Dünya Altın Konseyi verilerine göre 2024 yılı ilk çeyrekte TCMB 30 ton altın alarak en çok altın alan merkez bankası oldu. Son durumda alımlar sürüyor mu?
Elbette dünyada merkez bankaları bile altın rezervini yükseltmeye çalışıyor. Amerika Birleşik Devletleri’nin 8 bin ton altını varken, ekonomisinde zorlu bir süreçten geçen İtalya bile 2 bin ton altını aşan rezerve sahip. Türkiye Cumhuriyeti Merkez Bankası’nın da bu yönde bir adım atması anlaşılır. Fakat bu devam eder mi, bilemem. Bunu söylemek zor, çünkü bu bir politika. Ben Türkiye’nin 700 ton seviyesinde olan rezervini güçlü tutmaya devam edeceğini öngörüyorum.
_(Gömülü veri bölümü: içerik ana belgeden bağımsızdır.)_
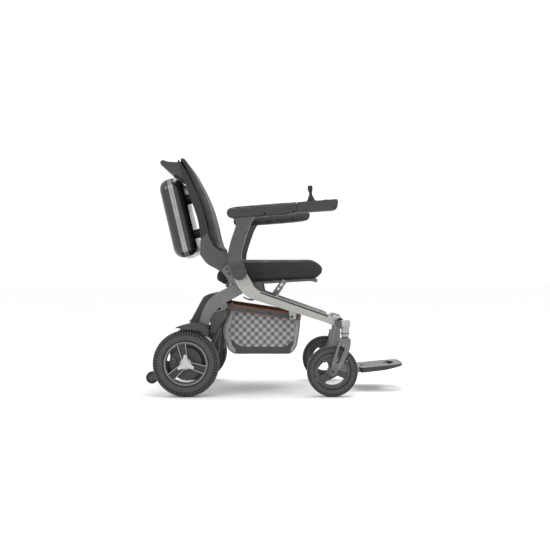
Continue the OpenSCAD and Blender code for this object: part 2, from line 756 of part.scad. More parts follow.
// Four posts that carry the pod on the backrest's shell
module pod_posts() color("#2e2c2a") difference() {
    on_pod() for (z = [90, 240], y = [-70, 70]) translate([47, y, z]) rotate([0, 90, 0])
        cylinder(r = 14, h = 60);
    slab(-back_half_w, back_half_w) polygon(shift(concat(backwards(curve(shell_face)), [[0, 506],
        [0, 142]]), fold_pivot));
}

module pod_band() color("#b8b8b8") on_pod() pod_plate(-band_w / 2, band_w, 0);

// ---- Armrests ----

pad_rise = 0.08;
pad_rear = arm_pivot + [-50, 233];
pad_front = pad_rear + [275, 275 * pad_rise];
controller_y = pad_mid;

module arm_post_outline() {
    rear = [[-29, 0], [-40, 23], [-43, 48], [-43, 79], [-33, 124], [-13, 186], [-20, 205], [-34, 222]];
    front = [[62, 222], [44, 190], [18, 114], [9, 72], [12, 44], [20, 28], [28, 0]];
    polygon(shift(concat(curve(rear), curve(front)), arm_pivot));
    disc(arm_pivot, 28.5);
}

// Side view of the pad, drawn smaller by t all round
module pad_outline(t) {
    low = arm_pad_t - 19;
    polygon([
        pad_rear + [18, 18 * pad_rise + 19 - t], pad_front + [-t, 19 - t],
        pad_front + [-t, t - low], pad_rear + [18, 18 * pad_rise + t - low]
    ]);
    disc(pad_rear + [arm_pad_t / 2, arm_pad_t / 2 * pad_rise + 19 - arm_pad_t / 2], arm_pad_t / 2 - t);
}

module arm(s) color("#494949") side(s) {
    difference() {
        slab(arm_in, arm_out) difference() {
            arm_post_outline();
            pad_outline(0);
        }
        rod(arm_pivot, pin_r + fit, arm_in - 1, arm_out - 4 + fit);
    }
    rod(arm_pivot, 21, arm_out, arm_out + 1);
}

module arm_pad(s) color("#3e3e3e") side(s) slab(pad_mid - arm_pad_w / 2, pad_mid + arm_pad_w / 2)
    pad_outline(0.3);

module arm_pad_left() {
    arm_pad(1);
    color("#2a2a2a") slab(pad_mid - arm_pad_w / 2, pad_mid + arm_pad_w / 2) polygon(concat(
        [pad_front + [-1, 18.7]],
        curve([pad_front + [60, 23], pad_front + [72, 14], pad_front + [68, -8], pad_front + [56, -16]]),
        [pad_front + [-1, -21]]
    ));
}

stick_at = pad_front + [55, 19 + 55 * pad_rise];
pad_tilt = atan(pad_rise);
button_at = pad_front + [controller_l - 45, 19 + (controller_l - 45) * pad_rise];
module on_controller(p) translate([p[0], -controller_y, p[1]]) rotate([0, -pad_tilt, 0]) children();

module controller() color("#333333") difference() {
    slab(-controller_y - 27, -controller_y + 27) {
        top = [pad_front + [controller_l - 6, 18.5 + controller_l * pad_rise],
            pad_front + [controller_l, 26],
            pad_front + [controller_l, 8], pad_front + [controller_l - 6, -7],
                pad_front + [controller_l - 20, -12]];
        polygon(concat([pad_front + [0, 18.6]], curve(top), [pad_front + [60, -17], pad_front + [0, -21]]));
    }
    on_controller(stick_at) translate([0, 0, -22]) cylinder(r = 16, h = 30);
    on_controller(stick_at) translate([-19, 0, -gimbal_drop]) rotate([0, 90, 0])
        cylinder(r = 1.6 + fit, h = 38);
    on_controller(button_at) translate([0, 0, -6]) cylinder(r = 6.3, h = 12);
}

stick_h = 62;
gimbal_drop = 10;

module joystick_gimbal() color("#555555") on_controller(stick_at) translate([0, 0, -gimbal_drop]) {
    difference() {
        cylinder(r = 11, h = 6, center = true);
        cylinder(r = 8.6, h = 8, center = true);
        rotate([90, 0, 0]) cylinder(r = 1.5 + fit, h = 24, center = true);
    }
    for (a = [0, 180]) rotate([0, 0, a]) translate([10.5, 0, 0]) rotate([0, 90, 0])
        cylinder(r = 1.6, h = 7.5);
}

module joystick() color("#222222") on_controller(stick_at) translate([0, 0, -gimbal_drop]) {
    for (a = [90, 270]) rotate([0, 0, a]) translate([3, 0, 0]) rotate([0, 90, 0])
        cylinder(r = 1.5, h = 7.5);
    rotate_extrude() polygon([
        [0, -5], [4, -5], [4, 22], [5.5, 34], [6, 46], [9.5, 56],
        [9.5, stick_h + gimbal_drop - 3], [7, stick_h + gimbal_drop], [0, stick_h + gimbal_drop]
    ]);
}

module joystick_boot() color("#1f1f1f") on_controller(stick_at) rotate_extrude() polygon([
    [19.5, 0.2], [19.5, 3], [15, 8], [13, 14], [8.5, 20], [6.4, 26], [5.6, 26], [7.6, 19], [12, 12],
        [14, 6], [16.5, 0.2]
]);

module power_button() color("#777777") on_controller(button_at) translate([0, 0, -4])
    cylinder(r = 6.22, h = 7);

// ---- Footplate ----

plate_gap = 15;

module footplate_plan() {
    x0 = foot_pivot[0] + plate_gap;
    x1 = foot_pivot[0] + footplate_l;
    w = footplate_half_w;
    edge = concat([[x0, w - 10], [x0 + 10, w]], curve([[x1 - 70, w - 3], [x1 - 26, w - 10],
        [x1 - 7, w - 26],
        [x1 - 1, w - 60], [x1, 0]]));
    polygon(concat(edge, [for (i = [len(edge) - 1 : -1 : 0]) [edge[i][0], -edge[i][1]]]));
}

module footplate() color("#777777") {
    rise = 0.098;
    x0 = foot_pivot[0] + plate_gap;
    l = footplate_l - plate_gap;
    intersection() {
        linear_extrude(foot_pivot[1] + 60) difference() {
            footplate_plan();
            translate([foot_pivot[0] + footplate_l, 0]) polygon([[-73, -16], [-73, 16], [-58, 16],
                [-58, 60],
                [-46, 60], [-31, 14], [-31, -14], [-46, -60], [-58, -60], [-58, -16]]);
            translate([x0 + 6, -14]) square([14, 28]);
        }
        slab(-footplate_half_w, footplate_half_w) polygon([
            [x0, foot_pivot[1] - 10], [x0 + l * 0.55, foot_pivot[1] + 1], [x0 + l, foot_pivot[1] + 19],
            [x0 + l, foot_pivot[1] + 10 + l * rise], [x0, foot_pivot[1] + 10]
        ]);
    }
    difference() {
        slab(-hanger_in + 2, hanger_in - 2) {
            disc(foot_pivot, 10);
            polygon([foot_pivot + [0, 10], foot_pivot + [16, 10], foot_pivot + [16, -10],
                foot_pivot + [0, -10]]);
        }
        rod(foot_pivot, foot_pin_r + fit, -hanger_in, hanger_in);
    }
}

side_beams();
cross_tubes();
head_blocks();
head_tubes();
footrest_hanger();
frame_brackets();
uprights();
fold_lever();
pins_and_stops();
rear_legs();
rear_cross_tube();
power_housing();
mudguards();
shock_bodies();
swing_arm(1);  // swing_arm_left
swing_arm(-1);  // swing_arm_right
motor(1);  // motor_left
motor(-1);  // motor_right
shock_rod(1);  // shock_rod_left
shock_rod(-1);  // shock_rod_right
anti_tip_arm(1);  // anti_tip_arm_left
anti_tip_arm(-1);  // anti_tip_arm_right
clutch_knob(1);  // clutch_knob_left
clutch_knob(-1);  // clutch_knob_right
drive_tyre(1);  // drive_tyre_left
drive_tyre(-1);  // drive_tyre_right
drive_rim(1);  // drive_rim_left
drive_rim(-1);  // drive_rim_right
hub_cap(1);  // hub_cap_left
hub_cap(-1);  // hub_cap_right
anti_tip_wheel(1);  // anti_tip_wheel_left
anti_tip_wheel(-1);  // anti_tip_wheel_right
caster_fork(1);  // caster_fork_left
caster_fork(-1);  // caster_fork_right
caster_tyre(1);  // caster_tyre_left
caster_tyre(-1);  // caster_tyre_right
caster_rim(1);  // caster_rim_left
caster_rim(-1);  // caster_rim_right
cargo_rails();
rail_trims();
basket();
seat_cushion();
seat_pan();
tilt_struts();
back_shell();
back_pad();
back_brackets();
push_handle();
pod_shells();
pod_band();
arm(1);  // arm_left
arm(-1);  // arm_right
arm_pad_left();
arm_pad(-1);  // arm_pad_right
controller();
joystick_gimbal();
joystick();
joystick_boot();
power_button();
footplate();
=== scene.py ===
import json
import math
import bpy
import bmesh
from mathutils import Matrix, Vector, noise

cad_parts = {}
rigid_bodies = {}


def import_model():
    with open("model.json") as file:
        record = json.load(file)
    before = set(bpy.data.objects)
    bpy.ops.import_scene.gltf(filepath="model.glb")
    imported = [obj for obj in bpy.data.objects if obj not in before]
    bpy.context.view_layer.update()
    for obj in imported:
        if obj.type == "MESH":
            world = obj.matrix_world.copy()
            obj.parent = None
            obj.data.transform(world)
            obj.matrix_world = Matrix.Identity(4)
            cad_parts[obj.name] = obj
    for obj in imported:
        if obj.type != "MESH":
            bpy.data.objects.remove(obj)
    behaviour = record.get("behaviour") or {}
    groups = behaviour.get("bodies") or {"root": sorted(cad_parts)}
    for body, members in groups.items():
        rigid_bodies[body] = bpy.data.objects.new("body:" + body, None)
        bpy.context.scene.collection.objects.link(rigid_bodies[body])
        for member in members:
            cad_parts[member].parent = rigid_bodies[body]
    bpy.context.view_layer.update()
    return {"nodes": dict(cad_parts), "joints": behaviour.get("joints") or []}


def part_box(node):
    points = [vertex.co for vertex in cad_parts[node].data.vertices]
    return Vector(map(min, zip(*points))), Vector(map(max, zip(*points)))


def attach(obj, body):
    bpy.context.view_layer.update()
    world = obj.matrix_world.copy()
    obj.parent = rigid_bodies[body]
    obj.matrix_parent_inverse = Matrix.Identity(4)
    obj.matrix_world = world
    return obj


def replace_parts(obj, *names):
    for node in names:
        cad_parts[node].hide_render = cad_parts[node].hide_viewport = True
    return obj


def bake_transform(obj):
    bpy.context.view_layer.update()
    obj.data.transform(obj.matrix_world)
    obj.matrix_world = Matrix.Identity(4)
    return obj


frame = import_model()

nodes = frame["nodes"]
joints = {j["name"]: j for j in frame["joints"]}
scene = bpy.context.scene
SIDES = (("left", 1), ("right", -1))


def pivot(name):
    p = joints[name]["pos_m"]
    return Vector((p[0], 0, p[2]))


FOLD = pivot("main_fold")
SEAT = pivot("seat_tilt")
ARM = pivot("armrest_left_flip")
RAIL = pivot("cargo_level")
DRIVE = pivot("drive_spin_left")
CASTER = pivot("caster_spin_left")
DRIVE_Y = joints["drive_spin_left"]["pos_m"][1]
CASTER_Y = joints["caster_spin_left"]["pos_m"][1]
SWIVEL_X = joints["caster_swivel_left"]["pos_m"][0]


# ---- Camera and light ----

EYE = (-0.0085, -3.577, 0.475)
LENS_MM = 55.5


def camera():
    """Square on to the chair's right side, a little above its seat."""
    data = bpy.data.cameras.new("camera")
    data.lens = LENS_MM
    data.sensor_width = 36
    data.clip_end = 50
    cam = bpy.data.objects.new("camera", data)
    scene.collection.objects.link(cam)
    cam.location = EYE
    cam.rotation_euler = (math.pi / 2, 0, 0)
    scene.camera = cam


def area(name, loc, target, size, power):
    data = bpy.data.lights.new(name, "AREA")
    data.shape = "RECTANGLE"
    data.size, data.size_y = size
    data.energy = power
    lamp = bpy.data.objects.new(name, data)
    scene.collection.objects.link(lamp)
    lamp.location = loc
    lamp.rotation_euler = (Vector(target) - Vector(loc)).to_track_quat("-Z", "Y").to_euler()


camera()
scene.view_settings.view_transform = "Standard"


# ---- Materials ----

def grey(v):
    """Linear value of an 8-bit display value."""
    v /= 255
    return ((v + 0.055) / 1.055) ** 2.4 if v > 0.04045 else v / 12.92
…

Rezervdeki altın önemli bir göstergedir. Altının yüksek oranda olması likit olmayı ve piyasaya daha hızlı müdahaleyi sağlar. Bu gözle Merkez Bankası’nın altın rezervini güçlü tutmaya devam edeceğini öngörebiliriz.
Yurt dışı yatırımlara devam etmek istiyoruz”
“İstanbul Altın Rafinerisi 2022’ye kadar yıllık 650 ton olan üretim kapasitesini bin 300 tona çıkardı. Böylece dünyanın en büyük ikinci rafinerisi konumuna yükseldik. Tabii şirketimizin hedefi globalde yerini daha da güçlendirmektir. Bunun için belli yatırımları yapmaya devam ediyoruz. Mesela Hindistan’da bir rafineri kurduk. Yurt dışında yatırımlara devam etmek istiyoruz. Uzun zamandır bu yönde çalışmalar yapıyoruz. Fırsat gördüğümüz noktalarda yatırımlarımızı sürdüreceğiz.”